TASK BRIEF → Using the data beneath this instruction, retype only the lines from the one that contains "for name, shape" down to the one that contains "obj.matrix_world = world", both included, exactly as they appear.

INPUT RECORDS →

□ □ □ □

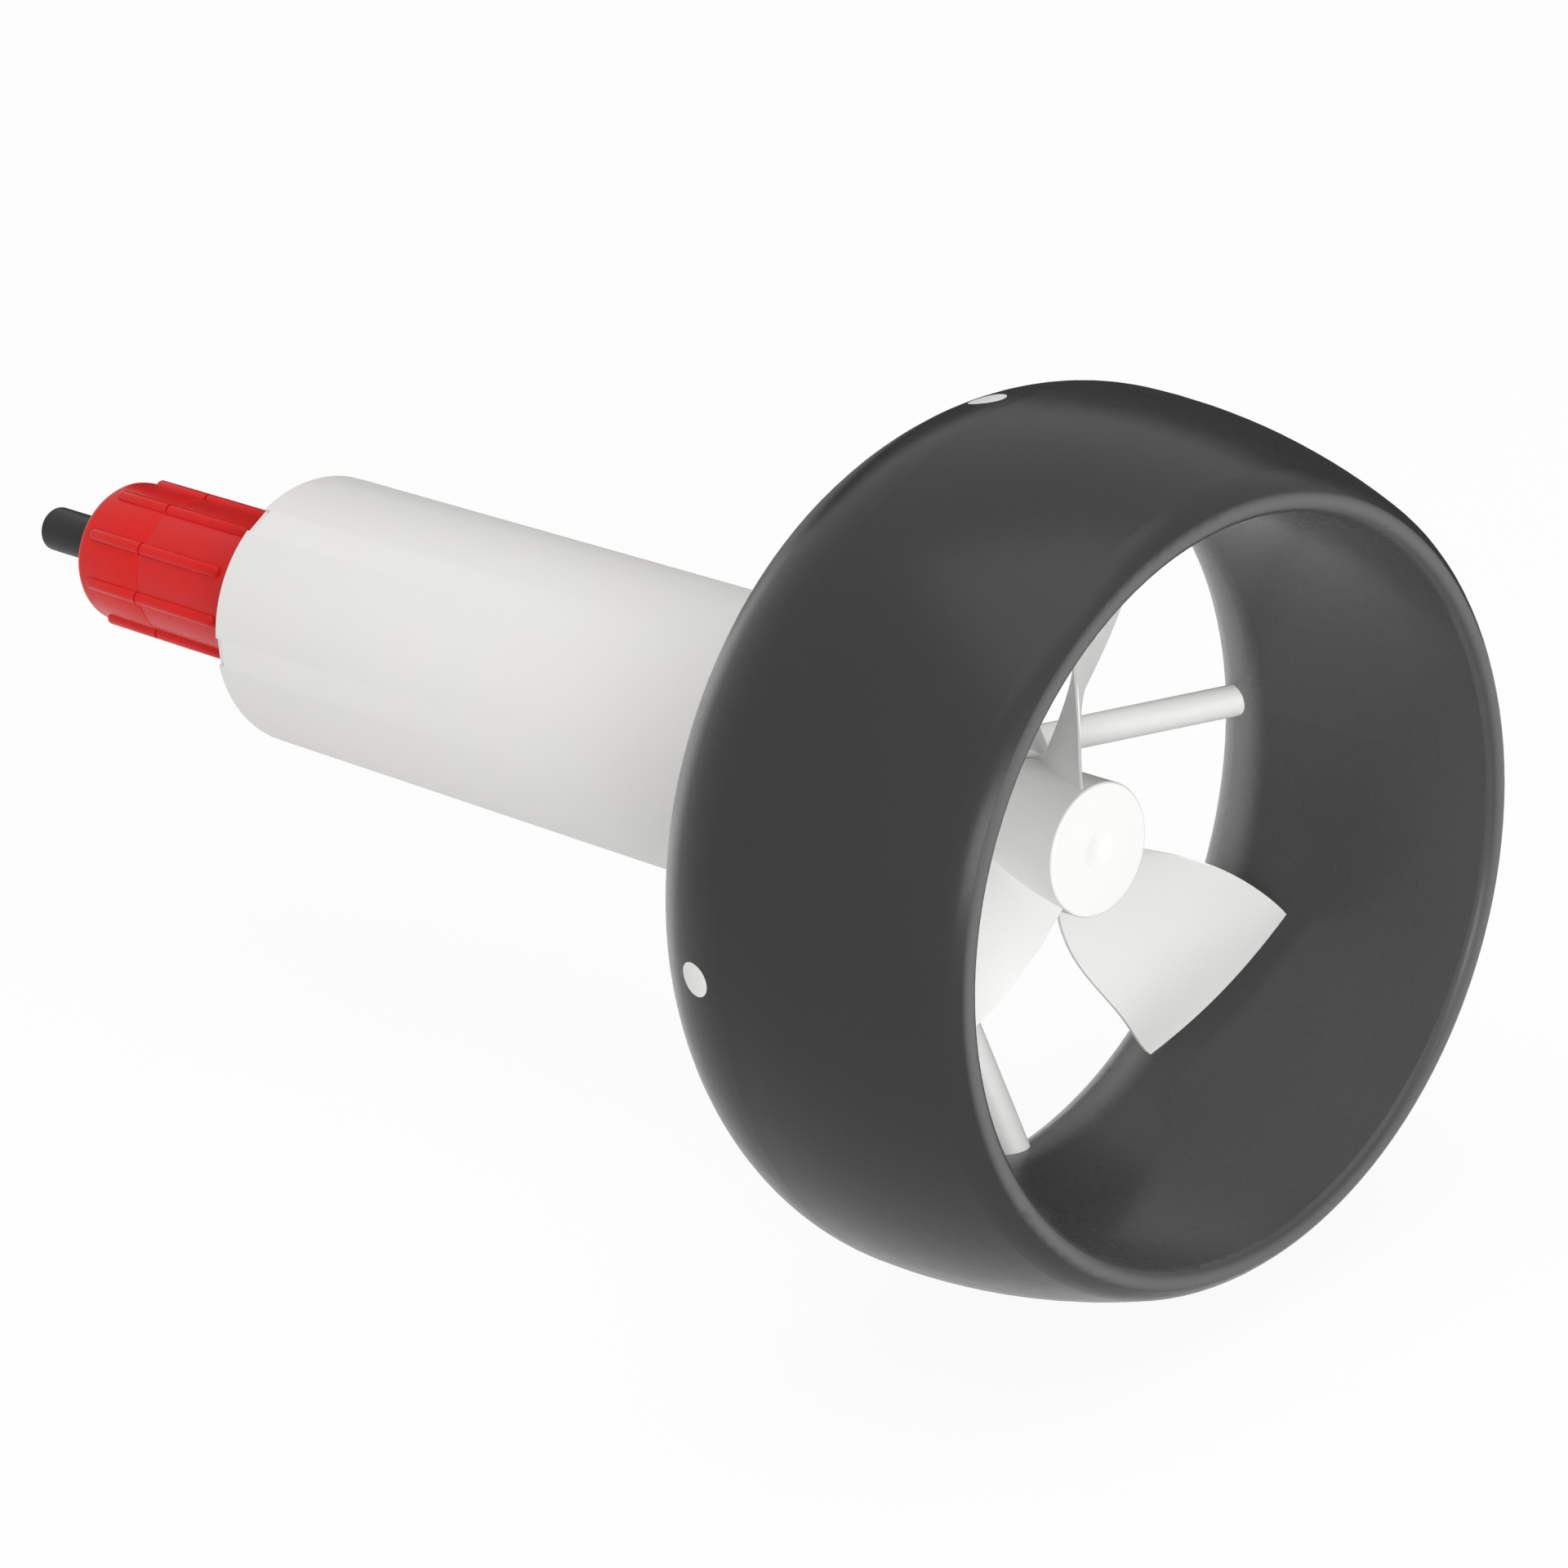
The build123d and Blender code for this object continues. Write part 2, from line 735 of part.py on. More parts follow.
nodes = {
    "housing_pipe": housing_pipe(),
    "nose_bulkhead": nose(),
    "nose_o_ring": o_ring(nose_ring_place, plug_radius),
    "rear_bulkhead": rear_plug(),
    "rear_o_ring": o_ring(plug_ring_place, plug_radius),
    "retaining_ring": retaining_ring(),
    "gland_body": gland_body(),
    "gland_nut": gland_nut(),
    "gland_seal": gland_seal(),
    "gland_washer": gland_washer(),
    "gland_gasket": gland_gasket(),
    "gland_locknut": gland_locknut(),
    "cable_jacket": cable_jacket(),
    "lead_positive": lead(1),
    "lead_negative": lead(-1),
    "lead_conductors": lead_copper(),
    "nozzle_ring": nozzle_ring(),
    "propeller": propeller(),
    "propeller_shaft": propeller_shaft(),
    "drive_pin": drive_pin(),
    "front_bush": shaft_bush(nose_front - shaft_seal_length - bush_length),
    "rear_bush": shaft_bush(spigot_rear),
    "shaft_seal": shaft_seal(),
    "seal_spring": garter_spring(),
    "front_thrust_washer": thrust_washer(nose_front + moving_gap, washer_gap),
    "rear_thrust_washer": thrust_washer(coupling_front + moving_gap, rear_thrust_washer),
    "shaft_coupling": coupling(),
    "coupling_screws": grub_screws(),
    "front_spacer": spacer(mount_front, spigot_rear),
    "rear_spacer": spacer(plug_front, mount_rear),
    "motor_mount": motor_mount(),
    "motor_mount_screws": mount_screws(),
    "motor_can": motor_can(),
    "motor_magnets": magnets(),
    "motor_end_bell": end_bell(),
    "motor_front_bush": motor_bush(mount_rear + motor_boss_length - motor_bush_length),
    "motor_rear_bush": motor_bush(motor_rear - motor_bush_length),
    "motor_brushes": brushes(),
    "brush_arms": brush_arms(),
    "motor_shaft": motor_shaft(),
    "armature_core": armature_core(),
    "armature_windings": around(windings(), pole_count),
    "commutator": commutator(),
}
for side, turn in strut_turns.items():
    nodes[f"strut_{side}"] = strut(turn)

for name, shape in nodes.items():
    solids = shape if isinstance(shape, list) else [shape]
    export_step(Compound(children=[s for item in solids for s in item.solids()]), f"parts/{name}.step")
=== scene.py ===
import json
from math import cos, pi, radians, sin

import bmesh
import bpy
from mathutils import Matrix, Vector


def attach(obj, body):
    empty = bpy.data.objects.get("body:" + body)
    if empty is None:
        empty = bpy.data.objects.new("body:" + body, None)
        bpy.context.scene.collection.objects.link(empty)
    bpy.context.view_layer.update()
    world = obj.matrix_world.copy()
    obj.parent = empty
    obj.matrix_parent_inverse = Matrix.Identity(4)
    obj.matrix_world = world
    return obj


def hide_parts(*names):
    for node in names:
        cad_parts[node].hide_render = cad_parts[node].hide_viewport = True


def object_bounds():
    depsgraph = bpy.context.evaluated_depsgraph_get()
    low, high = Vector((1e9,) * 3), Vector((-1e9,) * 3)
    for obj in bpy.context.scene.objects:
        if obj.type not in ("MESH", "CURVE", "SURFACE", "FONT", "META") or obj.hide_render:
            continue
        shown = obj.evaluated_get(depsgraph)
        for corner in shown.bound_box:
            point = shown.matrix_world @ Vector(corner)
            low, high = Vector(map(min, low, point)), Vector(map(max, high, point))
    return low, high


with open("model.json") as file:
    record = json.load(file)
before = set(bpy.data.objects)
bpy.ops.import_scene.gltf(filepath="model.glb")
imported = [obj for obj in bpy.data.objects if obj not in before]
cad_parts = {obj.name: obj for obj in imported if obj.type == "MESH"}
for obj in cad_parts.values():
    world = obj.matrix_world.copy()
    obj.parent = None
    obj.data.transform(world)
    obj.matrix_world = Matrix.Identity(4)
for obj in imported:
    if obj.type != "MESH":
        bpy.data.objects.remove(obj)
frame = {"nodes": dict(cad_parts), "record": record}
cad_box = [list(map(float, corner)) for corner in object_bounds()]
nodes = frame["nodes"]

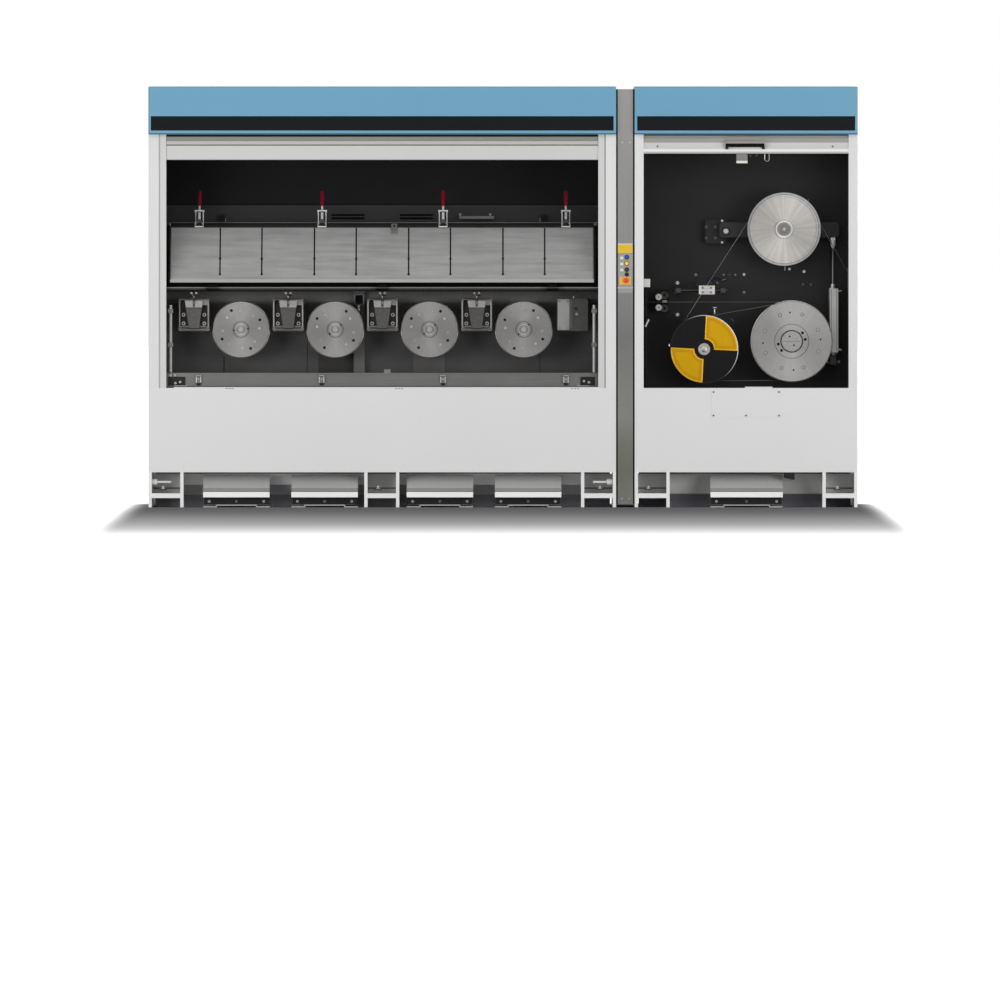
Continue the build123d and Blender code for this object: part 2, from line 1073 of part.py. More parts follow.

□ □ □ □

WORKED ANSWER →
for name, shape in nodes.items():
    solids = shape if isinstance(shape, list) else [shape]
    export_step(Compound(children=[s for item in solids for s in item.solids()]), f"parts/{name}.step")
=== scene.py ===
import json
from math import cos, pi, radians, sin

import bmesh
import bpy
from mathutils import Matrix, Vector


def attach(obj, body):
    empty = bpy.data.objects.get("body:" + body)
    if empty is None:
        empty = bpy.data.objects.new("body:" + body, None)
        bpy.context.scene.collection.objects.link(empty)
    bpy.context.view_layer.update()
    world = obj.matrix_world.copy()
    obj.parent = empty
    obj.matrix_parent_inverse = Matrix.Identity(4)
    obj.matrix_world = world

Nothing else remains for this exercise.